We might not be experts, we say, but we did pretty well for our first time.

A second time? No, thanks. We will pass. Already proved we can do it, you see.

We go back to our familiar paths, laughing about how silly it would be to devote more time to that thing that won’t really matter in 10 years.

Challenges strengthen our resolve. They teach us humility and patience in the face. We too rarely face real ones.

Do it again, and show what you’re really made of.

Halfway to your goal

Are your goals “realistic” enough? Do they strike you as something you could actually do?

I hope not. I hope your goals are just a bit crazy…

If the goals you set are small, getting them halfway done won’t change your life. In fact, 50% success on a “realistic” goal probably won’t change anything at all.

But if you set a goal that would remake the world and alter the course of your life, then 50% success would still be a significant achievement. You can get halfway to an “unrealistic” goal and find that you’ve made a dent in the real problems you faced.

So set a big goal today. Promise to do something large and memorable. Even failure will be a more exciting kind of success than what you’re doing now.

And who knows? Maybe you’ll surprise yourself and get all the way there.

The best and the stress

How do you respond when the chips are down and the stakes are high?

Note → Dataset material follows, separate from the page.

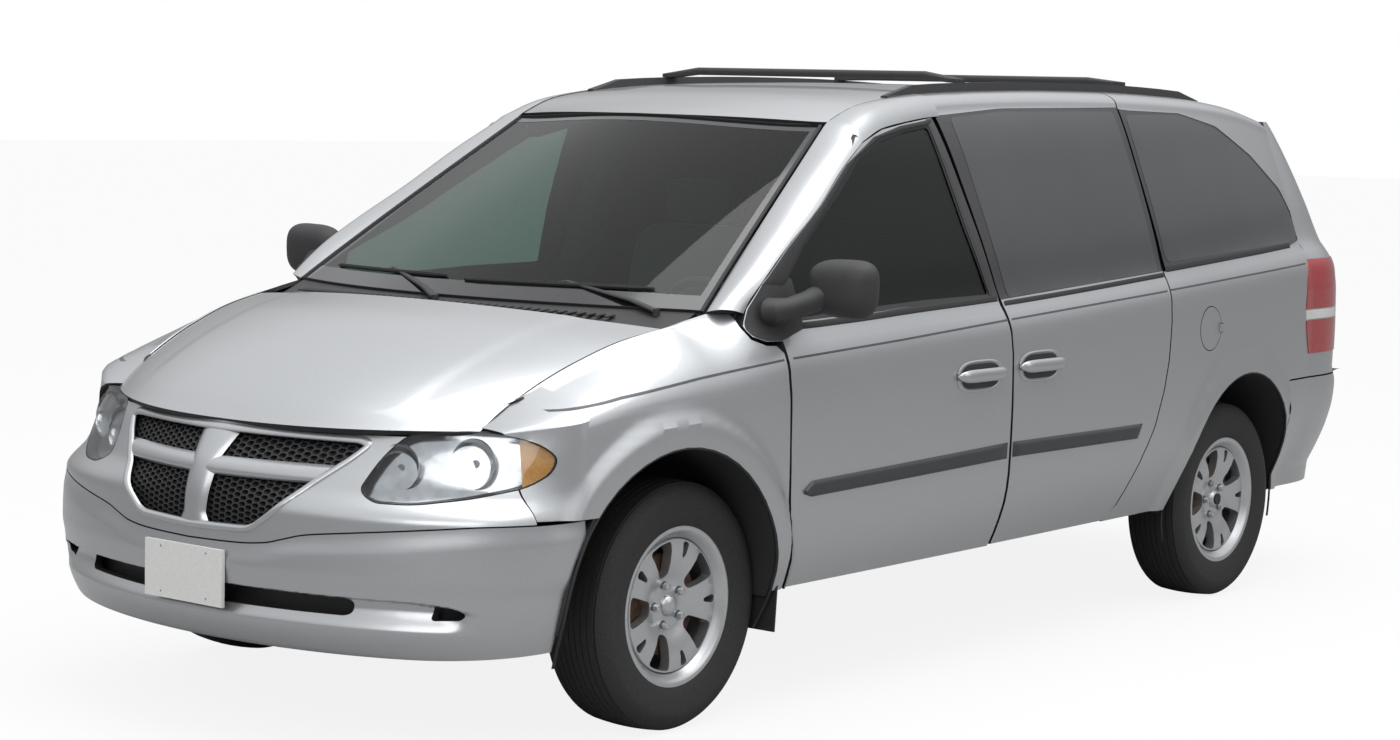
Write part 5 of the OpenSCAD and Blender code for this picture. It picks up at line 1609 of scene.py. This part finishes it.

The best have a single reaction: they do it better than if there was no pressure at all.

They often can’t explain it. But when everyone else is melting down, they are having their finest hour. Not in spite of the stress but because of it.

Avoid the pain

Want to avoid pain? Just stop. Stop trying, stop working, stop wanting, stop doing. Stop all of it.

But you want to get something done? Then you’ll have to learn, grow, desire, and do.

Those things are tough to do when your primary concern is comfort.

Rarer than a quark

To paraphrase Dr. Manhattan:

Your entire existence is a miracle. You exist, despite all odds, because every one of your ancestors loved, lived, and died to give you life.

Is it so unrealistic to believe that you, the miracle, might have a special purpose here on Earth?